You know that Democrats are back in charge when corporations and corporate executives are blamed for all of our ills. When Bill Clinton ran for president in 1992, he promised to limit executive pay. That was done in 1993 when corporate pay was capped at $1 million. There was no provision for inflation so executive pay has been capped for 15 years.
    A college football coach can be paid $5 million a year, a baseball pitcher can be paid $170 million over five years, an ex-president can earn $10 million a year for speaking engagements, but the CEO of a multibillion dollar company can only be paid a salary of $1 million.      The salary cap has forced corporations to award bonuses, stock options, deferred compensation and golden parachutes to attract the talent they need.
    The country would be better off if the salary caps were removed and corporate executive pay was all above board like everyone else’s.  Democrats are trying to blame the mortgage crisis on corporate greed.

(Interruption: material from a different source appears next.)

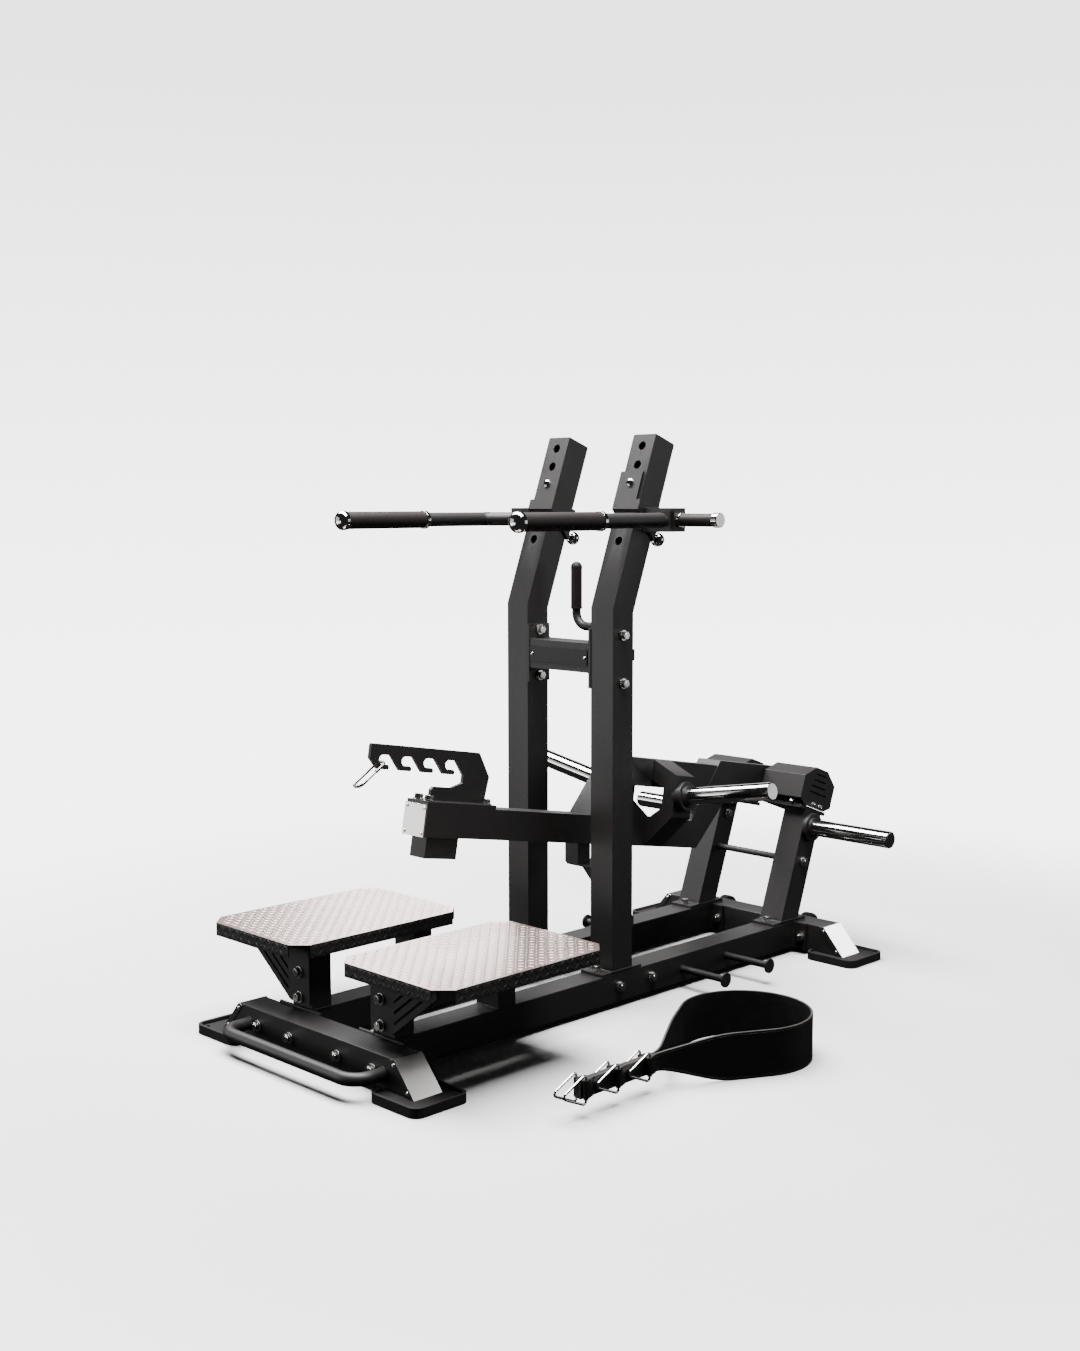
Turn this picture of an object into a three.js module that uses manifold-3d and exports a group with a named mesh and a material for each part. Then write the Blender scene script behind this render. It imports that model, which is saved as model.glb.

    But Fannie Mae and Freddie Mac were created under the Carter administration and given a mandate to issue sub-prime loans under the Clinton administration. When Republicans tried to shift the regulation of those two corporations from Congress to the Treasury Department in 2003; Barney Frank, the ranking Democrat on the Financial Services Committee made this now famous quote: “These two entities- Fannie Mae and Freddie Mac- are not facing any kind of financial crisis.
    The more people exaggerate these problems, the more pressure there is on these companies, the less we will see of affordable housing.” 
    The bill to shift regulation of Fannie and Freddie from Congress to the Treasury Department died in committee that year. If Congress wants to find who is responsible for the financial crisis, they only need to look in the mirror.  
    The American people were subjected to a comical farce over the past weeks as Congressmen tried to give a bailout to Detroit automobile companies.
    The hypocrisy peaked when automobile executives were criticized for flying to Washington on corporate jets and the executives were told to drive next time. Now my atlas shows that Washington DC is 533 miles from Detroit.
    This is an hour’s flight by corporate jet but a 10 hour drive by automobile. So instead of spending a one-hour flight gathered around a conference table planning their presentations, the executives spent 10 hours on the road in caravans with a cell phone in one ear and a laptop balanced on their knees. The cost of lost time by the executives would have more than paid for the jet flight.  GM stock holders should demand an explanation of why their top executives were forced to spend two days riding in cars to appear before Congress. 
    Taxpayers should ask our loony Congressmen two questions. The first is why should taxpayers bailout Detroit automakers in the first place?
    And the second is why Congress asked executives to drive to Washington DC, when Nancy Pelosi has her own private jet provided for by the taxpayers and Al Gore routinely flies his corporate jet to Washington to lecture Congress on reducing our energy use.